Multimedial kommt Gottes Stimme daher. Doch bei den Inhalten ist Paulus alles andere als modern. Sich scheiden lassen und wieder heiraten, das gehe nicht, sagt er im Tonfall der Selbstverständlichkeit. Die Pille sei unmenschlich, weil eine Frau ihrem Körper damit Chemie zuführe. Auch von Kondomen halte er nichts. „Ohne ist das Erlebnis doch eh schöner“, sagt er – und schiebt mit breitem Grinsen ein „wie man mir glaubhaft versichert hat“ nach. Paulus ist nicht wirklich progressiver als die Kollegen Ratzinger und Johannes Paul, doch kommt er im Gegensatz zu den alten Herren aus Rom menschlich rüber.

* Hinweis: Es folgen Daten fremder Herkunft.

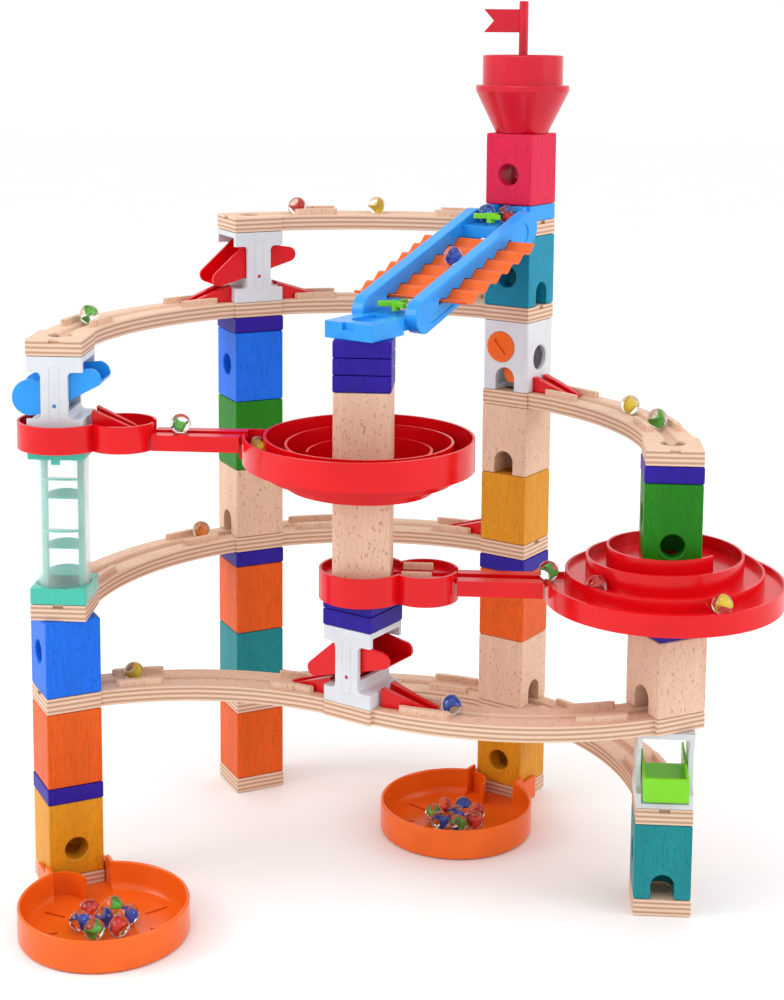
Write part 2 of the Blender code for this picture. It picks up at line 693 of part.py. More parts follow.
def ramp_stadium(start, end, radius, sides=9):
    """A rounded bar along the slope, in the ramp's side view."""
    tilt = math.degrees(RAMP_SLOPE)
    low = circle(radius, sides, ramp_point(start, 0.0), 90.0 + tilt, 180.0)
    high = circle(radius, sides, ramp_point(end, 0.0), 270.0 + tilt, 180.0)
    return low + high


def make_ramp():
    inner, outer = RAMP_WALL_INNER, RAMP_WALL_OUTER
    overlap = 0.001
    foot_low, foot_top = 0.4565, 0.4690
    head_low, head_top = level(7, 7), level(7, 8) - GAP
    low_floor, high_floor = 0.4690, 0.5270
    wall_length = 0.1715
    low_end, high_end = 0.060, 0.175
    far_end = SPACING - HALF - GAP
    outline = ramp_stadium(0.0, wall_length, RAMP_WALL_RADIUS)
    slot = ramp_stadium(0.0225, 0.1400, 0.0031, 5)
    piece = box("ramp_body", (0.0225 - overlap, low_end), (-inner - overlap, inner + overlap),
                (0.4590, low_floor))
    join(piece, box("high_floor", (high_end, far_end), (-inner - overlap, inner + overlap),
                    (0.5170, high_floor)))
    for side in (-1, 1):
        near, far = sorted((side * inner, side * outer))
        wall = prism("side_wall", outline, near, far, "Y")
        cut(wall, prism("slot", slot, near - 0.001, far + 0.001, "Y"))
        join(piece, wall)
    join(piece, prism("foot_plate", square(), foot_low, foot_top + 0.0007))
    join(piece, box("back_wall", (0.2100, far_end), (-inner - 0.0005, inner + 0.0005),
                    (0.5200, head_top)))
    join(piece, box("bridge", (0.2120, SPACING - HALF + 0.001), (-inner, inner),
                    (head_low + 0.0005, head_top)))
    head = prism("head_plate", square(), head_low, head_top)
    join(piece, moved(head, (SPACING, 0.0, 0.0)))
    gutter = 0.009
    cut(piece, box("head_gutter", (0.2000, SPACING), (-gutter, gutter), (0.5310, head_top + PAST)))
    cut(piece, cylinder("head_well", BORE, 0.5310, head_top + 0.001, centre=(SPACING, 0.0)))
    cut(piece, box("foot_gutter", (0.0, 0.026), (-gutter, gutter), (0.4670, 0.4720)))
    cut(piece, cylinder("foot_hole", BORE, foot_low - 0.001, 0.4720))
    notch = box("notch", (-HALF - 0.001, -HALF + 0.003), (-0.004, 0.004), (0.4660, 0.4720))
    cut(piece, notch)
    for along, floor in ((SPINNERS[0][1], low_floor), (SPINNERS[1][1], high_floor)):
        join(piece, cylinder("pin", 0.0015, floor - 0.001, floor + 0.0115, 10, (along, 0.0)))
    return put(piece, "sky_plastic", CENTRE_TOWER, 0.0, RAMP_TURN)


def make_wave_plate():
    """The wavy orange plate that lies through both side walls of the ramp."""
    waves, steps = 6, 6
    length = 0.1130
    start = 0.0247
    count = waves * steps
    thickness, height = 0.0020, 0.0018
    top, bottom = [], []
    for i in range(count + 1):
        along = start + length * i / count
        lift = height * math.cos(2 * math.pi * i / steps)
        top.append(ramp_point(along, lift + thickness / 2))
        bottom.append(ramp_point(along, lift - thickness / 2))
    plate = prism("wave_plate", top + bottom[::-1], -0.054, 0.054, "Y")
    put(plate, "orange_plastic", CENTRE_TOWER, 0.0, RAMP_TURN)


def make_spinners():
    """Three-bladed spinners on the ramp's two pins."""
    for name, along, base in SPINNERS:
        piece = cylinder(name, 0.0036, 0.0, 0.0085, 12)
        for i in range(3):
            blade = box("blade", (0.002, 0.0148), (-0.0016, 0.0016), (0.0006, 0.0079))
            join(piece, moved(blade, turn=120.0 * i))
        cut(piece, cylinder("bore", 0.0019, -0.001, 0.010, 12))
        x, y = CENTRE_TOWER
        angle = math.radians(RAMP_TURN)
        place = (x + along * math.cos(angle), y + along * math.sin(angle))
        put(piece, "lime_plastic", place, base, RAMP_TURN)


# The switch block, the funnel, the flag and the marbles

def make_switch():
    """A hollow white block with a turning knob whose lever sends marbles left or right."""
    tower, base, turn = "right_rear", level(5, 5), 60
    height = BLOCK_HEIGHT - GAP
    piece = prism("switch_block", square(BLOCK, 0.003), 0.0, height)
    cut(piece, box("room", (-0.0185, 0.0185), (-0.0185, 0.0185), (0.004, 0.0575)))
    cut(piece, cylinder("hole", BORE, 0.050, 0.070))
    cut(piece, arch_tool(180.0))
    cut(piece, exit_tool(-90.0, 0.029, 0.011))
    seat = cylinder("seat", 0.0138, -0.030, -0.010, 24, (KNOB_SIDE, KNOB_HEIGHT), "X")
    cut(piece, seat)
    put(piece, "white_plastic", tower_place(tower), base, turn)

    knob = cylinder("switch_knob", 0.0135, -0.0232, -0.0188, 24, axis="X")
    slot = box("slot", (-0.025, -0.0218), (-0.0085, 0.0085), (-0.0014, 0.0014))
    slot.data.transform(Matrix.Rotation(math.radians(48.0), 4, "X"))
    cut(knob, slot)
    join(knob, cylinder("axle", 0.004, -0.0190, -0.0120, 12, axis="X"))
    lever = [(-0.0045, 0.0)] + circle(0.006, 7, (0.0, -0.0270), 180.0, 180.0) + [(0.0045, 0.0)]
    arm = prism("lever", lever, -0.0165, -0.0125, "X")
    arm.data.transform(Matrix.Rotation(math.radians(-15.0), 4, "X"))
    join(knob, arm)
    x, y = tower_place(tower)
    angle = math.radians(turn)
    place = (x - KNOB_SIDE * math.sin(angle), y + KNOB_SIDE * math.cos(angle))
    put(knob, "orange_plastic", place, base + KNOB_HEIGHT, turn)


def make_funnel_and_flag():
    base = level(8, 8)
    place = tower_place("right_rear")
    profile = [(0.0100, 0.0), (0.0230, 0.0), (0.0408, 0.0360), (0.0408, 0.0412), (0.0350, 0.0412),
               (0.0350, 0.0670), (0.0320, 0.0670), (0.0320, 0.0380), (0.0300, 0.0380), (0.0100, 0.0060)]
    put(revolve("funnel", profile, 24), "crimson_plastic", place, base)

    foot, top = 0.0383, 0.1135
    flag = cylinder("flag", 0.004, foot, top, 14)
    for i in range(3):
        leg = box("leg", (0.002, 0.0316), (-0.00125, 0.00125), (foot, foot + 0.008))
        join(flag, moved(leg, turn=30.0 + 120.0 * i))
    low, high, far = 0.0865, 0.1065, 0.0345
    middle = (low + high) / 2
    banner = [(-0.002, low), (-0.002, high), (-far, high), (-far + 0.0085, middle), (-far, low)]
    join(flag, prism("banner", banner, -0.0010, 0.0010, "Y"))
    put(flag, "crimson_plastic", place, base)


def make_marbles():
    """Three marbles, each on its own rail, that roll round the rail's centre."""
    marbles = (("upper_rail_marble", 165.0, level(6, 6)), ("middle_rail_marble", 132.0, level(3, 4)),
               ("right_rail_marble", 27.0, level(5, 5)))
    for name, degrees, rail_top in marbles:
        builder = bmesh.new()
        bmesh.ops.create_icosphere(builder, subdivisions=2, radius=MARBLE_RADIUS)
        piece = new_piece(name, builder)
        groove_sag = 0.0015
        x, y = grid_point(degrees)
        lift = rail_top - GAP + MARBLE_RADIUS - groove_sag + GAP
        piece.data.transform(Matrix.Translation((x, y, lift)))
        put(piece, "glass", CENTRE_TOWER, 0.0, smooth=True)


def make_blocks():
    """Every tower's blocks, spacers and base plate, from the floor up."""
    tower = "left_front"
    base_plate("left_front_base_plate", tower, 30)
    block("left_front_yellow_block", "yellow_paint", tower, level(0, 1), 30,
          holes=[(300, 0.022)], bore_from=0.012, spacer=True)
    block("left_front_orange_block", "orange_paint", tower, level(1, 2), 30)
    block("left_front_blue_block", "blue_paint", tower, level(2, 3), 30, holes=[(210, 0.033)])

    tower = "left_rear"
    base_plate("left_rear_base_plate", tower, 30)
    block("left_rear_lower_orange_block", "orange_paint", tower, level(0, 1), 30)
    block("left_rear_teal_block", "teal_paint", tower, level(1, 2), 30, arches=[30])
    block("left_rear_upper_orange_block", "orange_paint", tower, level(2, 2), 30, spacer=True)
    block("left_rear_beech_block", "beech", tower, level(3, 4), 30, arches=[210])
    block("left_rear_green_block", "green_paint", tower, level(4, 4), 30, holes=[(210, 0.022)])
    block("left_rear_blue_block", "blue_paint", tower, level(5, 4), 30, holes=[(210, 0.031)],
          spacer=True)

    tower = "centre"
    spacer_stack("centre_lower_spacers", tower, level(3, 3), 2, 60)
    block("centre_lower_beech_block", "beech", tower, level(3, 6), 0)
    upper = level(3, 6) + BLOCK_HEIGHT + BOWL_HUB
    block("centre_upper_beech_block", "beech", tower, upper, 0)
    spacer_stack("centre_upper_spacers", tower, upper + BLOCK_HEIGHT, 3, 0)

    tower = "right_rear"
    base_plate("right_rear_base_plate", tower, 60)
    block("right_rear_lower_yellow_block", "yellow_paint", tower, level(0, 1), 60,
          holes=[(240, 0.022)], bore_from=0.012)
    block("right_rear_lower_beech_block", "beech", tower, level(1, 2), 60, arches=[330])
    block("right_rear_orange_block", "orange_paint", tower, level(2, 2), 60, spacer=True)
    block("right_rear_upper_yellow_block", "yellow_paint", tower, level(3, 4), 60, arches=[150])
    block("right_rear_upper_beech_block", "beech", tower, level(4, 4), 60, arches=[240])
    block("right_rear_teal_block", "teal_paint", tower, level(6, 6), 60, holes=[(240, 0.026)],
          arches=[330])
    block("crimson_block", "crimson_paint", tower, level(7, 8), 60, holes=[(240, 0.026), (60, 0.026)])

    tower = "right_front"
    base_plate("right_front_base_plate", tower, 0)
    block("right_front_teal_block", "teal_paint", tower, level(0, 1), 0,
          holes=[(180, 0.031)], arches=[270])
    block("right_front_beech_block", "beech", tower, level(2, 3), 30, arches=[210], spacer=True)
    block("right_front_green_block", "green_paint", tower, level(3, 4) + MOUND_HUB, 0,
          holes=[(270, 0.0125), (180, 0.031)], spacer=True)


def clear_scene():
    for old in list(bpy.data.objects):
        bpy.data.objects.remove(old, do_unlink=True)


def main():
    clear_scene()
    make_blocks()
    make_rails()
    make_rail_plug()
    make_seesaws()
    make_spiral_tracks()
    catch_bowl("left_catch_bowl", "left_front", 300)
    catch_bowl("right_catch_bowl", "right_rear", 240)
    make_tube_tower()
    make_ramp()
    make_wave_plate()
    make_spinners()
    make_switch()
    make_funnel_and_flag()
    make_marbles()


main()
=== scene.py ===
# %% [markdown]
# # A wooden marble run
#
# Five towers of wooden blocks stand on a hexagonal grid and carry curved plywood rails, two red
# spiral tracks, a ramp, three rocking troughs and a tipping tray. Glass marbles roll down it.
#
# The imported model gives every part's place. It is loaded first, and nothing in it is moved: each
# finer piece made below is put where the plain part is, and rides on the same moving body.

# %% Load the fixed frame
import json
import math
import random

import bpy
from mathutils import Matrix, Vector

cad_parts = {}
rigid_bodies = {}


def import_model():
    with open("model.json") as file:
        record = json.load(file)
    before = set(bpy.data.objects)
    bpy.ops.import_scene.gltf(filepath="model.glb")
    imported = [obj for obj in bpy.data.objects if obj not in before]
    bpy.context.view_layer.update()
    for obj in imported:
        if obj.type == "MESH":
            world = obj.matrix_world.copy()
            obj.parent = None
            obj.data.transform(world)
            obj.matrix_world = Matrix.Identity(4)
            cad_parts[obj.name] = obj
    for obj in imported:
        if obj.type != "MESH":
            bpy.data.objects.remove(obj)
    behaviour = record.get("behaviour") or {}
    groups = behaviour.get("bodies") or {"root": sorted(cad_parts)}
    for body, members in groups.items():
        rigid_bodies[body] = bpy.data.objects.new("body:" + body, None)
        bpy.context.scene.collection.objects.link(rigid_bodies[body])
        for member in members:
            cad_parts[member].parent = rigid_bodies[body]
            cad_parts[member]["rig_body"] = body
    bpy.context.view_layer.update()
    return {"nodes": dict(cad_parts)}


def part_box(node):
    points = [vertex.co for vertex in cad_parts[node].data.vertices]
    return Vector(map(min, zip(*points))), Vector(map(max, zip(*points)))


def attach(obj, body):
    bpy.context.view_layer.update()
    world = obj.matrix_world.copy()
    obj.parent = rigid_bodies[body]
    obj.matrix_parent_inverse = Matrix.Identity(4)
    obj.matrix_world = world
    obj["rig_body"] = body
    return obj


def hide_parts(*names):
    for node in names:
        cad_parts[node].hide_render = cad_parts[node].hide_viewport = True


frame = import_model()

# %% [markdown]
# The towers' middles and the heights of the blocks come from the parts themselves. A block that is
# turned in plan still has its tower's middle at the middle of its box, so the box is enough.

# %% Towers and sizes
def middle_of(node):
    low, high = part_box(node)
    return Vector(((low.x + high.x) / 2, (low.y + high.y) / 2, 0.0))


def foot_of(node):
    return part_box(node)[0].z


def top_of(node):
    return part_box(node)[1].z


TOWERS = {
    "left_front": middle_of("left_front_base_plate"),
    "left_rear": middle_of("left_rear_base_plate"),
    "centre": middle_of("centre_lower_beech_block"),
    "right_rear": middle_of("right_rear_base_plate"),
    "right_front": middle_of("right_front_base_plate"),
}
CENTRE = TOWERS["centre"]
SPACING = 0.240         # between towers, and the radius of every rail
BLOCK = 0.045
HALF = BLOCK / 2
BLOCK_HEIGHT = 0.062
PLATE = 0.0135          # thickness of a rail or a spacer
GAP = 0.0003            # air between touching pieces
BORE = 0.010
EXIT = 0.0095
MARBLE = 0.008          # radius
SKIN = 0.002            # wall of the red plastic
MOULD_CORNER = 0.0016   # rounding of a moulded plate's corners
STATIC = "marble_run"
print("towers:", {name: (round(p.x, 4), round(p.y, 4)) for name, p in TOWERS.items()})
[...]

Das ist neu in der katholischen Kirche – oder zumindest lange nicht mehr dagewesen. Im 13. Jahrhundert gab es mal einen, den nannten sie den Spielmann Gottes. Auf ihn berufen sich die Kapuziner. Franziskus hieß er, und er sprach mit den Tieren. Das tut Paulus auch – und zwar mit ganz hohen. An den Adventssonntagen um 13.15 Uhr talkt er auf N-24 in der Sendung „Ethik“ mit Wirtschaftsgrößen.

Wovon Paulus noch träumt, ist eine tägliche Fernsehshow. Und zwar eine, die „dem ganzen Destruktiven in dieser Welt etwas Konstruktives entgegenstellt“. Einen Tagesrückblick würde er einbauen, ähnlich wie Harald Schmidt, aber aus christlicher Sicht. Mit seinen Gästen würde er über den Sinn des Lebens reden. Und am Anfang würde das tägliche Gebet stehen. Halt eine richtige Pfaffenshow.